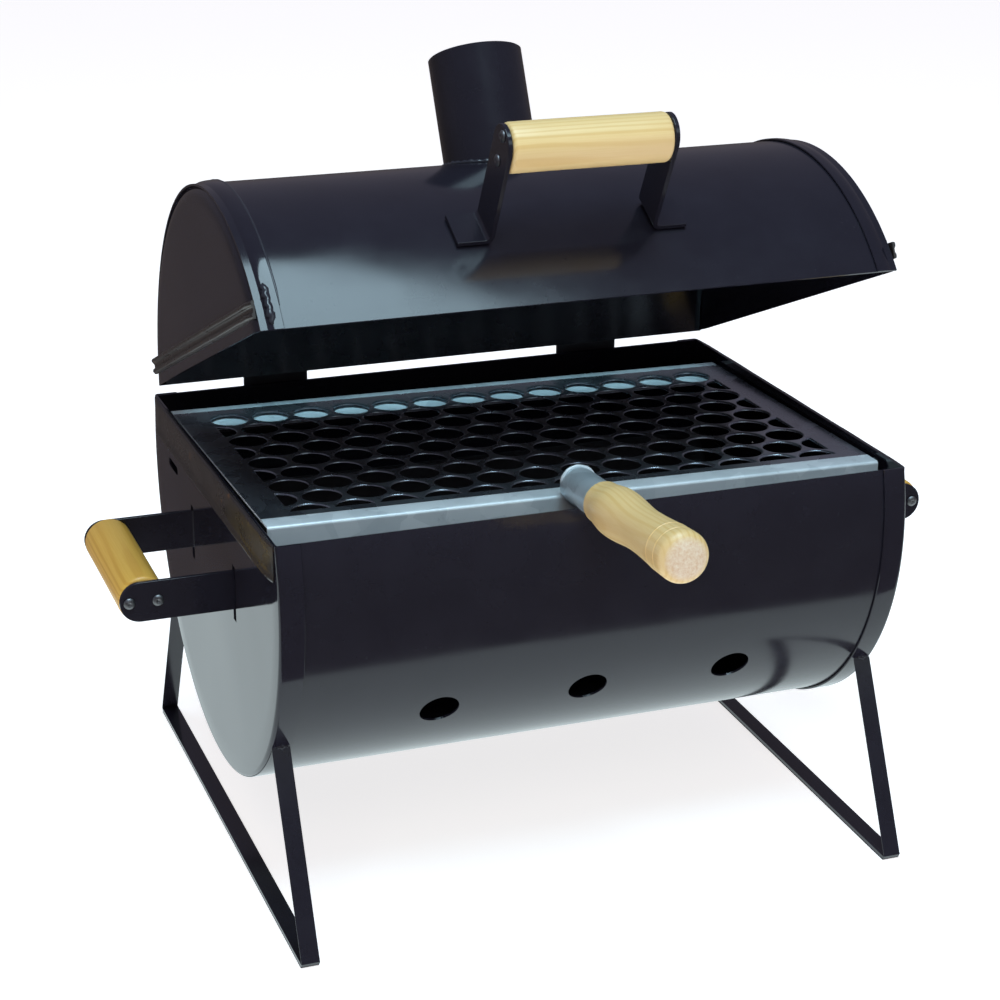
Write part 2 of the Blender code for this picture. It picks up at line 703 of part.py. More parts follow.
def tray_outline(inset, top):
    """Section of the trough, moved inwards by a wall thickness when it is the hollow."""
    slope = math.atan2(TRAY_TOP_HALF - TRAY_BOTTOM_HALF, TRAY_TOP_Z - TRAY_BOTTOM_Z)
    sideways = inset / math.cos(slope)
    bottom = TRAY_BOTTOM_Z + inset
    run = math.tan(slope)

    def half_width(height):
        return TRAY_BOTTOM_HALF + (height - TRAY_BOTTOM_Z) * run - sideways

    low, high = half_width(bottom), half_width(top)
    return [(-high, top), (-low, bottom), (low, bottom), (high, top)]


def make_tray(body, paint):
    solid = prism(tray_outline(0.0, TRAY_TOP_Z), "x", -TRAY_HALF_LENGTH, TRAY_HALF_LENGTH)
    tray = make_object("charcoal_tray", solid, body, paint)
    inner = TRAY_HALF_LENGTH - TRAY_WALL
    hollow = prism(tray_outline(TRAY_WALL, TRAY_TOP_Z + 5.0), "x", -inner, inner)
    boolean(tray, make_cutter("tray_hollow", hollow, body), "DIFFERENCE")
    holes = bmesh.new()
    for row in (-1, 0, 1):
        for number in range(TRAY_HOLE_COUNT):
            x = (number - (TRAY_HOLE_COUNT - 1) / 2) * TRAY_HOLE_PITCH
            ring = arc_points((x, row * TRAY_HOLE_ROW_Y), TRAY_HOLE_RADIUS, 0, 315, 7)
            prism(ring, "z", TRAY_BOTTOM_Z - 5.0, TRAY_BOTTOM_Z + 8.0, holes)
    boolean(tray, make_cutter("tray_holes", holes, body), "DIFFERENCE")
    slope = math.atan2(TRAY_TOP_HALF - TRAY_BOTTOM_HALF, TRAY_TOP_Z - TRAY_BOTTOM_Z)
    wall_z = TRAY_BOTTOM_Z + (TRAY_BAR_Y - TRAY_BOTTOM_HALF) / math.tan(slope)
    tray_bar_z = wall_z - (BAR_ROUND_RADIUS + 0.5) / math.sin(slope)
    for place, word in ((-1, "front"), (1, "rear")):
        make_round_bar("tray_bar_" + word, place * TRAY_BAR_Y, tray_bar_z, body, paint)
    for place_y, word in ((GRATE_REST_FRONT_Y, "front"), (GRATE_REST_REAR_Y, "rear")):
        depth = GRATE_SHEET if place_y < 0 else GRATE_FOLD_DEPTH
        make_round_bar("grate_rest_" + word, place_y, grate_rest_height(place_y, depth), body, paint)


def make_round_bar(name, y, z, parent, material):
    half = INNER_HALF - GAP
    make_object(name, moved(rod(-half, half, BAR_ROUND_RADIUS, 12), (0, y, z)), parent, material)


def grate_rest_height(y, depth):
    """Bar height that just clears the underside of the grate at its lower, right-hand side."""
    sheet_top = GRATE_HEIGHT + y * math.sin(math.radians(GRATE_PITCH))
    low_side = GRATE_RIGHT_X * math.sin(math.radians(GRATE_ROLL))
    return sheet_top - low_side - depth - GAP - BAR_ROUND_RADIUS - 0.2


# --- grate ------------------------------------------------------------------------------------------------


def hole_outline(x, y):
    """A round hole, cut off straight where it would run into the plain margins."""
    points = []
    for px, py in arc_points((x, y), HOLE_RADIUS, 0, 360 * (HOLE_SIDES - 1) / HOLE_SIDES, HOLE_SIDES - 1):
        px = max(-HOLE_LIMIT_X, min(HOLE_LIMIT_X, px))
        py = max(HOLE_LIMIT_FRONT_Y, py)
        if not points or (Vector(points[-1]) - Vector((px, py))).length > 0.5:
            points.append((px, py))
    if (Vector(points[0]) - Vector(points[-1])).length < 0.5:
        points.pop()
    return points


def grate_holes():
    cutters = bmesh.new()
    row_pitch = HOLE_PITCH * math.sin(math.radians(60))
    for row in range(HOLE_ROWS):
        y = HOLE_BACK_Y - row * row_pitch
        count = 13 if row % 2 == 0 else 14
        for number in range(count):
            x = (number - (count - 1) / 2) * HOLE_PITCH
            prism(hole_outline(x, y), "z", -GRATE_SHEET - 0.9, 5.0, cutters)
    return cutters


def make_grate(frame, galvanised):
    """Perforated sheet, its front edge turned down and its back edge folded under; top face at zero."""
    front, back = GRATE_FRONT_Y, GRATE_BACK_Y
    outline = [
        (front + 1.0, 0.0),
        (front, -1.0),
        (front, -GRATE_FLANGE),
        (front + GRATE_SHEET, -GRATE_FLANGE),
        (front + GRATE_SHEET, -GRATE_SHEET),
        (back - GRATE_SHEET, -GRATE_SHEET),
        (back - GRATE_SHEET, GRATE_SHEET - GRATE_FOLD_DEPTH),
        (back - GRATE_FOLD_LENGTH, GRATE_SHEET - GRATE_FOLD_DEPTH),
        (back - GRATE_FOLD_LENGTH, -GRATE_FOLD_DEPTH),
        (back - 1.0, -GRATE_FOLD_DEPTH),
        (back, 1.0 - GRATE_FOLD_DEPTH),
        (back, -1.0),
        (back - 1.0, 0.0),
    ]
    mesh_data = prism(outline, "x", GRATE_LEFT_X, GRATE_RIGHT_X)
    sheet = make_object("grate_sheet", mesh_data, frame, galvanised)
    boolean(sheet, make_cutter("grate_hole_cut", grate_holes(), frame), "DIFFERENCE")


def grip_profile(length):
    """Turned grip: it swells behind the ferrule, narrows to a waist and ends in a round knob."""
    points = [(0.0, GRATE_GRIP_STATIONS[0][1] - 1.0)]
    for (start, low), (end, high) in zip(GRATE_GRIP_STATIONS, GRATE_GRIP_STATIONS[1:]):
        for step in range(4):
            share = step / 4
            blend = (1 - math.cos(math.pi * share)) / 2
            points.append((1.0 + (start + (end - start) * share) * length, low + (high - low) * blend))
    last = GRATE_GRIP_STATIONS[-1]
    points += [(last[0] * length, last[1]), (length - 4.0, 16.0), (length - 1.2, 12.5), (length, 0.0)]
    return points


def make_grate_handle(frame, galvanised, wood, steel):
    """Ferrule, rod and grip along the handle frame's X axis, away from the grate."""
    end = FERRULE_START + FERRULE_LENGTH
    bore = FERRULE_RADIUS - FERRULE_WALL
    profile = [
        (FERRULE_START, bore),
        (FERRULE_START, FERRULE_RADIUS),
        (end, FERRULE_RADIUS),
        (end, bore),
    ]
    ferrule = turned(profile, 24, True)
    make_object("grate_ferrule", ferrule, frame, galvanised)
    make_object("grate_rod", rod(FERRULE_START, ROD_LENGTH, ROD_RADIUS, 14), frame, steel)
    start = end + GAP
    mesh_data = moved(turned([(0.0, 0.0)] + grip_profile(GRATE_GRIP_LENGTH), 24), (start, 0, 0))
    grip = make_object("grate_grip", mesh_data, frame, wood)
    bore_cut = rod(start - 5.0, ROD_LENGTH + 1.0, ROD_RADIUS + GAP, 14)
    boolean(grip, make_cutter("grip_bore", bore_cut, frame), "DIFFERENCE")


def main():
    clear_scene()
    paint = make_material("black_paint", PAINT_COLOUR, 0.22, 0.0)
    galvanised = make_material("galvanised_steel", GALVANISED_COLOUR, 0.35, 1.0)
    wood = make_material("varnished_wood", WOOD_COLOUR, 0.4, 0.0)
    steel = make_material("screw_steel", SCREW_COLOUR, 0.4, 1.0)

    body = make_empty("body_frame", (0, BARREL_Y, 0))
    make_body(body, paint)
    make_legs(body, paint)
    make_side_handles(body, paint, wood, steel)
    make_tray(body, paint)

    hinge_axis = make_empty("lid_hinge_axis", (0, HINGE_Y, HINGE_Z), (-LID_OPEN_ANGLE, 0, 0), body)
    lid = make_empty("lid_frame", (0, -HINGE_Y, -HINGE_Z), parent=hinge_axis)
    make_lid(lid, paint)
    make_chimney(lid, paint)
    make_lid_handle(lid, paint, wood, steel)
    make_hinges(body, lid, paint, steel)

    grate = make_empty("grate_frame", (0, 0, GRATE_HEIGHT), (GRATE_PITCH, GRATE_ROLL, 0), body)
    make_grate(grate, galvanised)
    handle = make_empty("grate_handle_frame", (GRATE_HANDLE_X, GRATE_HANDLE_Y, GRATE_HANDLE_Z),
                        (0, -GRATE_HANDLE_LIFT, -90), body)
    make_grate_handle(handle, galvanised, wood, steel)


main()
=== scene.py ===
import json
import math

import bmesh
import bpy
from mathutils import Matrix, Vector


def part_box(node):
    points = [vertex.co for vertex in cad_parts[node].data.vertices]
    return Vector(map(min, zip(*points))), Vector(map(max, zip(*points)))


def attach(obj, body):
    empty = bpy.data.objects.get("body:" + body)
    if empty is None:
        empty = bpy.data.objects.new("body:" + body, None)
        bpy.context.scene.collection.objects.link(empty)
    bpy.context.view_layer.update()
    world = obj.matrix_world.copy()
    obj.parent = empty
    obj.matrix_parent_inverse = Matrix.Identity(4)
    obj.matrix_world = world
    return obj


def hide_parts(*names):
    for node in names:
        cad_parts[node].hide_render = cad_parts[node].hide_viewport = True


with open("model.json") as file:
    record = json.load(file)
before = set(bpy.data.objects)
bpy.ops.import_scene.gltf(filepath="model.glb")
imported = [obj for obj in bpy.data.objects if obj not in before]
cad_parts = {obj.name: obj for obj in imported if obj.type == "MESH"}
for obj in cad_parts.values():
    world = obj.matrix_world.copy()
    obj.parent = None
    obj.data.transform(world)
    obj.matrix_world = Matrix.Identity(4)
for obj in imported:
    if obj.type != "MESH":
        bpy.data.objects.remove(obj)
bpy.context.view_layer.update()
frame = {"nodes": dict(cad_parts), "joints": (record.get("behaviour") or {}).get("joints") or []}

MM = 0.001

# ------------------------------------------------------------------ where things are, from the CAD
BARREL_Y = (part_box("body_shell")[0].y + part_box("body_shell")[1].y) / 2
JOINTS = {joint["name"]: joint for joint in frame["joints"]}
PIVOT = Vector(JOINTS["lid_hinge"]["pos_m"])
LID_OPEN = math.radians(-23.1)
BARREL = Matrix.Translation((0, BARREL_Y, 0)) @ Matrix.Scale(MM, 4)
PIVOT_MM = Vector((0, (PIVOT.y - BARREL_Y) / MM, PIVOT.z / MM))
LID = (Matrix.Translation(PIVOT) @ Matrix.Rotation(LID_OPEN, 4, "X") @ Matrix.Scale(MM, 4)
       @ Matrix.Translation(-PIVOT_MM))

# ------------------------------------------------------------------ the CAD's dimensions, millimetres
HALF = 225.0
SHEET = 1.5
R_OUT = 178.5
R_SHELL = 176.7
AXIS_Z = 240.0
RIM_Z = 284.5
RIM_TILT = math.radians(1.16)
LID_RIM_Z = 284.5
LID_C = LID_RIM_Z + 121.5 - R_OUT
SKIRT = 17.0
GAP = 0.3
AIR_HOLE_PLACES = (-108.0, 0.0, 108.0)
HEM_HEIGHT = 25.0
HEM_HALF = 169.0
BAND_HALF = 164.0
SLIT_FRONT, SLIT_REAR, SLIT_Z, SLIT_ROUND = 106.25, 127.75, 242.5, 3.25
BAR_WIDTH = 28.5
BAR_THICK = 3.2
FOOT_LENGTH = 22.0
GRIP_RADIUS = 16.5
SCREW_OFFSET = 9.8
SIDE_GRIP_X, SIDE_GRIP_Z, SIDE_BAR_Y = 287.7, 214.5, 60.0
LID_GRIP_TURN = 140.7
LID_BRACKET_X = 57.6
CHIMNEY_RADIUS, CHIMNEY_WALL, CHIMNEY_RISE = 33.7, 1.5, 80.0
CHIMNEY_Y = -6.0
CHIMNEY_LEAN = math.radians(4.0)
GRATE_Z = 281.8
GRATE_ROLL, GRATE_PITCH = math.radians(0.9), math.radians(-2.0)
GRATE_LEFT, GRATE_RIGHT, GRATE_FRONT, GRATE_BACK = -222.0, 220.0, -142.4, 133.0
# Where the grate's plain zinc middle ends; in front of and behind these limits the grate has the pale zinc
# copy with painted light.
PAINTED_LIT_FRONT, PAINTED_LIT_REAR = -126.0, 122.0
GRATE_HANDLE = (-8.0, GRATE_FRONT, 293.7)
GRATE_HANDLE_LIFT = math.radians(4.5)


def clean(name):
    return "".join(c if c.isalnum() or c in "_.-" else "_" for c in name)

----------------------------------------

* [WHAT IS NEEDED]: Reproduce word for word the material above, beginning with the line that contains "0, 0), body)" and ending with the line that contains "imported = [obj".

* [SOLUTION FOR THIS PROBLEM]:
    hinge_axis = make_empty("lid_hinge_axis", (0, HINGE_Y, HINGE_Z), (-LID_OPEN_ANGLE, 0, 0), body)
    lid = make_empty("lid_frame", (0, -HINGE_Y, -HINGE_Z), parent=hinge_axis)
    make_lid(lid, paint)
    make_chimney(lid, paint)
    make_lid_handle(lid, paint, wood, steel)
    make_hinges(body, lid, paint, steel)

    grate = make_empty("grate_frame", (0, 0, GRATE_HEIGHT), (GRATE_PITCH, GRATE_ROLL, 0), body)
    make_grate(grate, galvanised)
    handle = make_empty("grate_handle_frame", (GRATE_HANDLE_X, GRATE_HANDLE_Y, GRATE_HANDLE_Z),
                        (0, -GRATE_HANDLE_LIFT, -90), body)
    make_grate_handle(handle, galvanised, wood, steel)


main()
=== scene.py ===
import json
import math

import bmesh
import bpy
from mathutils import Matrix, Vector


def part_box(node):
    points = [vertex.co for vertex in cad_parts[node].data.vertices]
    return Vector(map(min, zip(*points))), Vector(map(max, zip(*points)))


def attach(obj, body):
    empty = bpy.data.objects.get("body:" + body)
    if empty is None:
        empty = bpy.data.objects.new("body:" + body, None)
        bpy.context.scene.collection.objects.link(empty)
    bpy.context.view_layer.update()
    world = obj.matrix_world.copy()
    obj.parent = empty
    obj.matrix_parent_inverse = Matrix.Identity(4)
    obj.matrix_world = world
    return obj


def hide_parts(*names):
    for node in names:
        cad_parts[node].hide_render = cad_parts[node].hide_viewport = True


with open("model.json") as file:
    record = json.load(file)
before = set(bpy.data.objects)
bpy.ops.import_scene.gltf(filepath="model.glb")
imported = [obj for obj in bpy.data.objects if obj not in before]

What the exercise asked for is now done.